Problem to work on ::
Repeat the lines of the data that follow, please, starting at the first and stopping after the one with "surface.dye(tanned, HAZE_DENSITY)".

◆ ◆ ◆ ◆ ◆ ◆ ◆

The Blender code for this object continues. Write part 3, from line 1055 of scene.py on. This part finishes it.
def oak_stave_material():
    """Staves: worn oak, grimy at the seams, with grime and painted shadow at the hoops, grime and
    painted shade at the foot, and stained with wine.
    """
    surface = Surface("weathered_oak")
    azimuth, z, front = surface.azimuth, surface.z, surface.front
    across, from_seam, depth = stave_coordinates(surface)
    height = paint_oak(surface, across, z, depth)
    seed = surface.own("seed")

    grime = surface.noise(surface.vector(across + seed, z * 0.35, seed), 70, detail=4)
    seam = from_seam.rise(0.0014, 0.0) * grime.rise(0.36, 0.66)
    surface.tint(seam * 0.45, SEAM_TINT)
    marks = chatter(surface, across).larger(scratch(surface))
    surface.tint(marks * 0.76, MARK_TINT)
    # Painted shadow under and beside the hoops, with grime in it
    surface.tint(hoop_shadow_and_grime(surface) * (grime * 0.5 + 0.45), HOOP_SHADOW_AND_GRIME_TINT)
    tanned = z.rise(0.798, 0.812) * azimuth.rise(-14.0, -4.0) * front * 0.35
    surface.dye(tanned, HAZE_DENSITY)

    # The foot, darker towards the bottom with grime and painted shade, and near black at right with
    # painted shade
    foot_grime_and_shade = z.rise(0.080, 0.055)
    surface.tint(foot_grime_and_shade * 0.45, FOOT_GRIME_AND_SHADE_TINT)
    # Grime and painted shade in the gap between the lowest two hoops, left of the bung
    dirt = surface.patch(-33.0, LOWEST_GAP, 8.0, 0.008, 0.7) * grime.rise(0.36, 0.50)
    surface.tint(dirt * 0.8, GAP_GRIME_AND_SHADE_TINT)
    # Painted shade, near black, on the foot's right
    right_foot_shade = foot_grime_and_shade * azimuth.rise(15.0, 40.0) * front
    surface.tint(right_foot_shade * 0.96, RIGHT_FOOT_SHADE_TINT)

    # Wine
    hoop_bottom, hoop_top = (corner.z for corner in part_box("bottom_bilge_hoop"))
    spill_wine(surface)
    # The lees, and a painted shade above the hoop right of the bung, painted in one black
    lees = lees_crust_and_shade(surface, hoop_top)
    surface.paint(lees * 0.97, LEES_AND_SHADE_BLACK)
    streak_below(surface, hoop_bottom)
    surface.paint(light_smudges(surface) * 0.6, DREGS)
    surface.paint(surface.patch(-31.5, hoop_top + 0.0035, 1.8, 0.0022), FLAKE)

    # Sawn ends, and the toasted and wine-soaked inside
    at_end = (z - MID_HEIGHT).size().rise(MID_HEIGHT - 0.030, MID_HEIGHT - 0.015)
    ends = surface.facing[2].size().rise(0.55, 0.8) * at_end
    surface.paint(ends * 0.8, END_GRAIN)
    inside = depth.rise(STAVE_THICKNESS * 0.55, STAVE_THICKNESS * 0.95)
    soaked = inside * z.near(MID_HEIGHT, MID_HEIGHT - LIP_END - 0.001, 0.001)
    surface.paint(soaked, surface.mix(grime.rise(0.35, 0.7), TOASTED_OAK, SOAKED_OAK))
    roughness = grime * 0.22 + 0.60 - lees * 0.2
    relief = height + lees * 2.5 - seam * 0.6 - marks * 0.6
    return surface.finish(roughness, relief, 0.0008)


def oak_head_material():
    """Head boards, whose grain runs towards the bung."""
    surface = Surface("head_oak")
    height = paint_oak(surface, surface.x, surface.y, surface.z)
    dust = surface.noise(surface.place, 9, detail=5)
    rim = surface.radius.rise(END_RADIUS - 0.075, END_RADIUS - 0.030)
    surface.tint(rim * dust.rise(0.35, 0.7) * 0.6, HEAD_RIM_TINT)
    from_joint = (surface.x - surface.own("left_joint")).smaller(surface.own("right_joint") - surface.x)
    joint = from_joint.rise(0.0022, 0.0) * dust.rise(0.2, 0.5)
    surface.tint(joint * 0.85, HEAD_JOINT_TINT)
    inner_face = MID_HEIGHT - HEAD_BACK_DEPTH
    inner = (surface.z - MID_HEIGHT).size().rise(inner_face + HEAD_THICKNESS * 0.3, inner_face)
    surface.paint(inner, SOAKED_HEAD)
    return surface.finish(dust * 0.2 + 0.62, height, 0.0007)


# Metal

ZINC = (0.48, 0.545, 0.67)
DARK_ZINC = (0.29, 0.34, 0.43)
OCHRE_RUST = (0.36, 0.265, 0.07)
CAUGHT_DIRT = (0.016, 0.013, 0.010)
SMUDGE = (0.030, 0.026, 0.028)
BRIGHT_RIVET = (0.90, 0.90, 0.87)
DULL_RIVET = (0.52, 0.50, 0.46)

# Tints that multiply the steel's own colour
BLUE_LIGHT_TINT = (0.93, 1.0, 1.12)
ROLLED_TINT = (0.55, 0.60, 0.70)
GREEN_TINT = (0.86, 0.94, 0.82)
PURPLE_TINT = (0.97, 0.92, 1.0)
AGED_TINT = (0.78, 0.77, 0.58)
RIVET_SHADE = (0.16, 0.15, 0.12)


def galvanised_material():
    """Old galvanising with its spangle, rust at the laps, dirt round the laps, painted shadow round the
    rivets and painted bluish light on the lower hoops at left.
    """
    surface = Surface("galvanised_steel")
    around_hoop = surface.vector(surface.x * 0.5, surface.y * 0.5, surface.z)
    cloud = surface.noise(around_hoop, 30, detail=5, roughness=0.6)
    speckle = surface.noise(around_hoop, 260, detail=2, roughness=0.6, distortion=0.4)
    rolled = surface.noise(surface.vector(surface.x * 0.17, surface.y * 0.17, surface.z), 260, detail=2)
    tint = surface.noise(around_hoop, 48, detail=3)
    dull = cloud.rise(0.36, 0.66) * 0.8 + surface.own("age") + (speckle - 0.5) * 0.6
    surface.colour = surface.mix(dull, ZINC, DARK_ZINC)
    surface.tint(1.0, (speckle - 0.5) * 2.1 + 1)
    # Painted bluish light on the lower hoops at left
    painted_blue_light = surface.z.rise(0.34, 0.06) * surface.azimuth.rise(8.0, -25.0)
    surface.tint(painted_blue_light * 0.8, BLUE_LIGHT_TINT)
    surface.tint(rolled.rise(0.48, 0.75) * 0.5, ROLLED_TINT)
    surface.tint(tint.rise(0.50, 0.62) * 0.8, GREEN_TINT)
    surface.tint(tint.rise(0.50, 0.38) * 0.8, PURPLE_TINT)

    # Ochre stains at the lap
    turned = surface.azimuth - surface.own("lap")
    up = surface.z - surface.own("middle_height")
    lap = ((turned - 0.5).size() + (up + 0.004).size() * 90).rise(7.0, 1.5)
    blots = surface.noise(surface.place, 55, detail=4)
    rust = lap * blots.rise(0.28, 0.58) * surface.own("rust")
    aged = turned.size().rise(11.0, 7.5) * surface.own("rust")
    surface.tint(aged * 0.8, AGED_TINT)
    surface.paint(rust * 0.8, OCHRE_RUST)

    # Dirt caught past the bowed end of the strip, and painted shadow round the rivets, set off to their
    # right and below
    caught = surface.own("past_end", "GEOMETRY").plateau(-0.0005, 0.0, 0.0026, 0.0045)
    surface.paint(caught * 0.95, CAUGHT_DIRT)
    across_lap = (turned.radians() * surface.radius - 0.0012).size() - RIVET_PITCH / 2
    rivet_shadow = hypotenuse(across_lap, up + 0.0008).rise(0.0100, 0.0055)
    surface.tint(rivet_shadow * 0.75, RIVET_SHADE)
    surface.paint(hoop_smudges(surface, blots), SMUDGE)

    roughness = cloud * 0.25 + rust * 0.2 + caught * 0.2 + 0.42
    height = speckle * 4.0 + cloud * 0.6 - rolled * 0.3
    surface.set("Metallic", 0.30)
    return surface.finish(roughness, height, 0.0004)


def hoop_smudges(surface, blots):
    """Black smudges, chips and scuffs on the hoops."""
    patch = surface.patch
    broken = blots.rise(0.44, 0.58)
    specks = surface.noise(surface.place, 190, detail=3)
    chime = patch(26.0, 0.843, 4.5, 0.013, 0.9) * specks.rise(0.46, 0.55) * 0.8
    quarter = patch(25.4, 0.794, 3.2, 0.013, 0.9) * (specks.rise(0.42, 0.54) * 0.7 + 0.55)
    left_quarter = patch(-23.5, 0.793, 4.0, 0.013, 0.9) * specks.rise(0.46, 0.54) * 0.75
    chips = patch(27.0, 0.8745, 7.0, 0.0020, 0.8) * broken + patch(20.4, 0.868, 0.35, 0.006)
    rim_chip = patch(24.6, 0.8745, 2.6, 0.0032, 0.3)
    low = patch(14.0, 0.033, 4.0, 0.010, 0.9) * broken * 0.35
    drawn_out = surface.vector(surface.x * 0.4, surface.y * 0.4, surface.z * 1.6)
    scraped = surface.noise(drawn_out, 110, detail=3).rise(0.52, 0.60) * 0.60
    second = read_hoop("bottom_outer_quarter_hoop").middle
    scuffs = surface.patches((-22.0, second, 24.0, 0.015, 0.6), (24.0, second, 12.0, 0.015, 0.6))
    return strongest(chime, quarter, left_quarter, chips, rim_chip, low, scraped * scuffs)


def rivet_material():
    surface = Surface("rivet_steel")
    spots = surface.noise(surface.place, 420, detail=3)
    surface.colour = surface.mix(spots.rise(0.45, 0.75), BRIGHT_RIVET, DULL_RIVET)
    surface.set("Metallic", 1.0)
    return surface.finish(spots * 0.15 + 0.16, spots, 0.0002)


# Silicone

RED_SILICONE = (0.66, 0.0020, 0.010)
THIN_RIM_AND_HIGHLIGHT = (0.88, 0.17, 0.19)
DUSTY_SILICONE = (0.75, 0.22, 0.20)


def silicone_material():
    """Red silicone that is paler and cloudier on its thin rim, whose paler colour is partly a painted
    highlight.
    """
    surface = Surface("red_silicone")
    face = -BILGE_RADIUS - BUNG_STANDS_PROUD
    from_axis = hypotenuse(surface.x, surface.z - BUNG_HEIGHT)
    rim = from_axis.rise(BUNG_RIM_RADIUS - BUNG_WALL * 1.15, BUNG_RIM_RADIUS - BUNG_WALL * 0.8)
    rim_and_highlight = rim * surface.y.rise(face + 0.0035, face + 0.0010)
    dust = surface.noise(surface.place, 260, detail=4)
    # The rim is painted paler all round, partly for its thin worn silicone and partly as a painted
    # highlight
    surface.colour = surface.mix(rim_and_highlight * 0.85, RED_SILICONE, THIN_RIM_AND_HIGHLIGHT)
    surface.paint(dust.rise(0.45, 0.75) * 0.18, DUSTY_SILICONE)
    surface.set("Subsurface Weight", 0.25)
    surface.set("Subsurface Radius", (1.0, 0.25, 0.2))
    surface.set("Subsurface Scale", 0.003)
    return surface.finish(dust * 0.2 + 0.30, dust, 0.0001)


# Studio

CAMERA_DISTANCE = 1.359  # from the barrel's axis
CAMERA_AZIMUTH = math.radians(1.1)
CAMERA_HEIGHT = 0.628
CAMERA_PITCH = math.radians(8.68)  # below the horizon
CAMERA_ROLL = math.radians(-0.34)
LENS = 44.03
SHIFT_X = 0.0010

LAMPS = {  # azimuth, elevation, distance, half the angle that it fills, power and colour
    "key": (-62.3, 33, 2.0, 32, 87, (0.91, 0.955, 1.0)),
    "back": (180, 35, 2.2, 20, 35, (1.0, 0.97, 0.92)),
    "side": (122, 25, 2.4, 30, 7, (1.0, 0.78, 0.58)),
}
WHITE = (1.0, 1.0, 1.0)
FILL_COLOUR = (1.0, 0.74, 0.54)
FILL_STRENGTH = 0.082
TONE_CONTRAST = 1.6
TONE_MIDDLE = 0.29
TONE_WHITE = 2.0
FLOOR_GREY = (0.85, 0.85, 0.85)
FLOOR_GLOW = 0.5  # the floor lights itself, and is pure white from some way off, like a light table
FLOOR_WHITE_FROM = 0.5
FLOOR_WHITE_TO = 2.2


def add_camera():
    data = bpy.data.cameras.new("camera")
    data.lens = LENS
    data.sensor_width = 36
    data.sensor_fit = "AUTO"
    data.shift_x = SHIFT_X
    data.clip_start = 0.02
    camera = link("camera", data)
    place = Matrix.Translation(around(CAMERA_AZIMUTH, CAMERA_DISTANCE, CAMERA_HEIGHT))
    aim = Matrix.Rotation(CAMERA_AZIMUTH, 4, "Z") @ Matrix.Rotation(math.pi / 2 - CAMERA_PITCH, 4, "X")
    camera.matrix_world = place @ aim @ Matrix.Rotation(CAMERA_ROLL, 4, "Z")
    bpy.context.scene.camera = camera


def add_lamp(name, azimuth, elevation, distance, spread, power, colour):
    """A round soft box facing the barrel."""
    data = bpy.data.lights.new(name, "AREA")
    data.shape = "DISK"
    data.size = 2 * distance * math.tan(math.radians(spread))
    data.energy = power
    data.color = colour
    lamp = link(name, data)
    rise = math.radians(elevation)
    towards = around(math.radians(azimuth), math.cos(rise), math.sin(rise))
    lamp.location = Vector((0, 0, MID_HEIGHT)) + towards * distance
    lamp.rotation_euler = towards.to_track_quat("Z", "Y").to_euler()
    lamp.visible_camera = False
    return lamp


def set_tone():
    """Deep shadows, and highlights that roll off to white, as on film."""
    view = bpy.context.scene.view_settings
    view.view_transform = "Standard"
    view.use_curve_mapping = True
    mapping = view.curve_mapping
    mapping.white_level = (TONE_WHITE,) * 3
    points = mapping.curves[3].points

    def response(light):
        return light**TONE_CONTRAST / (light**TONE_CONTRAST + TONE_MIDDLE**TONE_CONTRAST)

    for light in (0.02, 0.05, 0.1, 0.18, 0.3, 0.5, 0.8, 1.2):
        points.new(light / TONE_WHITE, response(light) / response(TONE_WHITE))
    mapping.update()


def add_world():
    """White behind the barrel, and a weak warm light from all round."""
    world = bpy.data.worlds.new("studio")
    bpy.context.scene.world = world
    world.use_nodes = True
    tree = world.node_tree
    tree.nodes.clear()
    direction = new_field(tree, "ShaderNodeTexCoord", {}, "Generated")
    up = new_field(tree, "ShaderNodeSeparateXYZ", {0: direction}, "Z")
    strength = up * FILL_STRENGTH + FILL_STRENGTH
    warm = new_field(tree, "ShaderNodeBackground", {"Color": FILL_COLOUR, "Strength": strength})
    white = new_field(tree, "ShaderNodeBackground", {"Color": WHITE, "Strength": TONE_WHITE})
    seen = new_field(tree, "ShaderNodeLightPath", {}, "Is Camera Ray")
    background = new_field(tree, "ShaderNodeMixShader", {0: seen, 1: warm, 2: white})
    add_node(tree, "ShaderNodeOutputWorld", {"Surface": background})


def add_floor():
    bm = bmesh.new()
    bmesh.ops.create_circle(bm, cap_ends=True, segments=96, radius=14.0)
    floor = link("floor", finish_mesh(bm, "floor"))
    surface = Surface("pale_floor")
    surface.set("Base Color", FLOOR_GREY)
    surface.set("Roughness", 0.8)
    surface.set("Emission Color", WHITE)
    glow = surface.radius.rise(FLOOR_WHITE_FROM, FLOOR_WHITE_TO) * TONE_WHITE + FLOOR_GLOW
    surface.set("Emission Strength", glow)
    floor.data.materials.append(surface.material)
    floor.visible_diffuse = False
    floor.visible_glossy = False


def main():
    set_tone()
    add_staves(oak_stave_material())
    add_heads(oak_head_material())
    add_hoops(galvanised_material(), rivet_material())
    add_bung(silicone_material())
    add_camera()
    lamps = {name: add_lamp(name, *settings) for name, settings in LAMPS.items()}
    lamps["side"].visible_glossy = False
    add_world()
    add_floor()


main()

◆ ◆ ◆ ◆ ◆ ◆ ◆

Response to this exercise ::
The Blender code for this object continues. Write part 3, from line 1055 of scene.py on. This part finishes it.
def oak_stave_material():
    """Staves: worn oak, grimy at the seams, with grime and painted shadow at the hoops, grime and
    painted shade at the foot, and stained with wine.
    """
    surface = Surface("weathered_oak")
    azimuth, z, front = surface.azimuth, surface.z, surface.front
    across, from_seam, depth = stave_coordinates(surface)
    height = paint_oak(surface, across, z, depth)
    seed = surface.own("seed")

    grime = surface.noise(surface.vector(across + seed, z * 0.35, seed), 70, detail=4)
    seam = from_seam.rise(0.0014, 0.0) * grime.rise(0.36, 0.66)
    surface.tint(seam * 0.45, SEAM_TINT)
    marks = chatter(surface, across).larger(scratch(surface))
    surface.tint(marks * 0.76, MARK_TINT)
    # Painted shadow under and beside the hoops, with grime in it
    surface.tint(hoop_shadow_and_grime(surface) * (grime * 0.5 + 0.45), HOOP_SHADOW_AND_GRIME_TINT)
    tanned = z.rise(0.798, 0.812) * azimuth.rise(-14.0, -4.0) * front * 0.35
    surface.dye(tanned, HAZE_DENSITY)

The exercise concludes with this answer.